Sen. Tester in Afghanistan says war discussion needed
By: Tom Lutey
The Montana Democrat, who is wrapping up a week-long tour of Middle East hot spots, said tough choices need to be made about delivering Afghanistan from war without leaving it forever dependent on the United States.
"The question becomes 'How long can you do this and how long can you, in the process of helping them become secure and safe and stable, make sure we're not left with a group of people relying on us for their sustainability,' " Tester said.
It's been more than decade since the United States and its allies launched missiles at Taliban and al-Qaida targets in Afghanistan in response to Sept. 11, 2001 terrorist attacks on New York and Washington D.C. Through Oct. 1 of last year, Congress has authorized more than $1.2 trillion in Afghan war spending.
Afghanistan's major cities Kabul and Kandahar have become more safe, as evidence by U.S. senators being allowed to tour those areas this week as part of their review of the war.
But large portions of the country, particularly along the Pakistan border are still in conflict. Taliban fighters retreat into the mountainous region of Pakistan for protection and stock up on raw bomb-making ingredients like fertilizer.
Pakistan's role in the war was a key discussion point as lawmakers met with U.S. military commanders on the ground. The delegation also observed ally-trained Afghanistan troops preparing to take battle control as America begins a pullout President Barack Obama has vowed to start this July.

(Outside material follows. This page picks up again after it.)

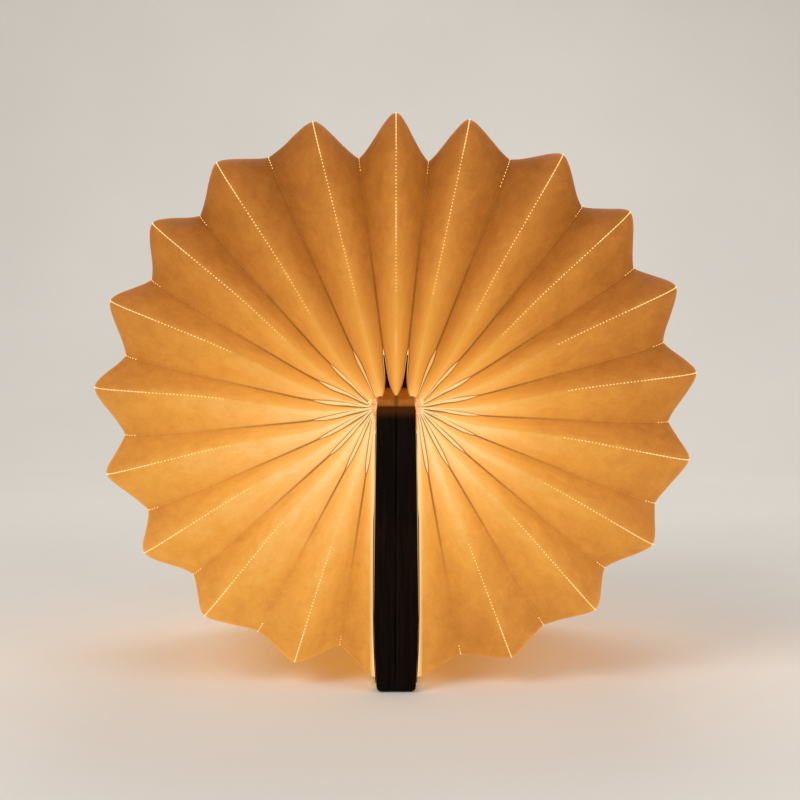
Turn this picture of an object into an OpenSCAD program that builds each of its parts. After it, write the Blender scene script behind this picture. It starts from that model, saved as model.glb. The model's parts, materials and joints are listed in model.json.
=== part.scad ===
// Folding book lamp, opened right round: the two wooden covers stand back to back and
// the pleated paper between them makes a lantern. A light bar lies along the spine.
// X runs across the covers, Y along the spine from front to rear, and Z up.
// The origin is on the table, under the middle of the covers' standing edges.

/* [Covers] */
// Height of a cover, from its standing edge to its hinge edge
cover_h = 90; // [86:0.5:94]
// Length of a cover along the spine
cover_l = 122; // [118:0.5:126]
// Thickness of a cover at its hinge edge
cover_t = 6; // [5.6:0.1:6.1]
// How much thicker a cover is where its paper side swells most
cover_swell = 1; // [0.6:0.1:1.2]
// Height of the fullest part of that swelling
swell_z = 26; // [22:1:34]
// Radius of the cover's four corners, seen from its face
corner_r = 3; // [2:0.5:4]
// Bevel round a cover's front and rear ends
end_bevel = 0.7; // [0.4:0.1:1]
// Slit between the two covers, back to back
back_slit = 0.1; // [0.1:0.05:0.2]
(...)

"We need to follow through with that and start the process," Tester said. "It's kind of the goal line and it's where the goal line should be."
There's still much to be done to get Afghanistan to a point where it is not only safe, but capable of protecting itself, Tester said. There's a level of poverty in Afghanistan completely foreign to Americans. In parts of the country people live in caves, Tester said, adding that there's no practical way to bring them into 21st Century.
But Afghanistan does need a fighting chance at safety and stability if it's to succeed. Non-military workers are trying to deliver local government officials to a point where services aren't so vulnerable to corruption. It won't be easy, Tester said.
In Congress, a debate over the war's future waits. President Obama has proposed cutting $42 billion from the war budget beginning Oct. 1. The cut would lower annual Afghan war spending to $117 billion, its lowest since 2005 according to the Congressional Research Service.
With the new cuts will have to come new strategy.